His mouth opens and we wonder what this foreign human voice shall say...

"Look 'ere, you crazy lot! Goggling at ol' Brighton Pavilion like you've never seen 'er before? Lot of escaped lunatics, if you arsk me. Gar, I'm thirsty. Stand me a drink?"

We look at each other, our faces twisted with shock. We find we are back in England - on the south coast - at Brighton! That strange building is none other than the Brighton Pavilion built in 1784 and later revised into this oriental palace. This uncouth alien is just a common English navvy (see above) taking some sea air before going to his work.

Dullards? Fools? Escaped lunatics? Nitwits? Time-wasters? Simpletons?

No, we have done something far more important than Columbus, found something more powerful than Newton, Maxwell, or Einstein, experienced a communication from far further than Morse, Bell, or Marconi... One might write a whole chapter about the important work we have just accomplished. [See, e.g., "The Round Road; Or, The Desertion Charge" in Manalive or "The Desert Island" in The Ball and the Cross, or "The Coloured Lands" in The Coloured Lands. But especially CW1:211 and CW2:143]

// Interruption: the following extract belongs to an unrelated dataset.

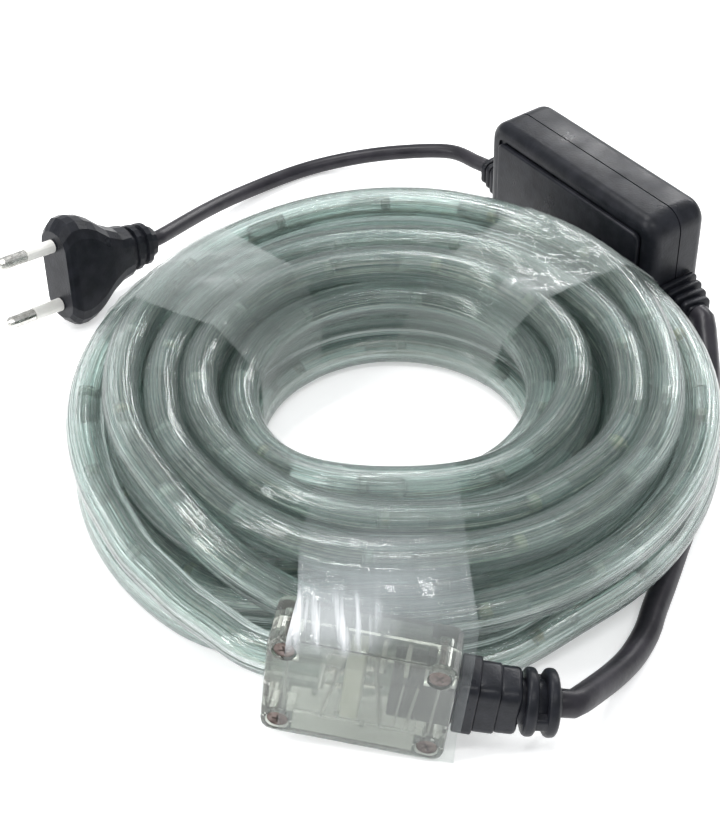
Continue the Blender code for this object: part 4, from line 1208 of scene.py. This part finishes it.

You and I and GKC - we have discovered England. (From afar we hear someone shout, stop the presses!)

No, we have found Eden again. For one tiny moment, the Divine Voice has spoken: ephpheta - only this time our eyes have been opened. (cf. Mark 7:34)

This is what shall come in the remainder of the book. Your eyes will be opened. You will discover the place where you live, and see it as you saw it that first day; you shall hear the things you know as if you had heard them for the first time. You will find Good News.

Oh my friend! Come! The tide is about to turn! The wind is fresh, the sky clear! Get your gear ready, and set off with us, for the voyage has begun!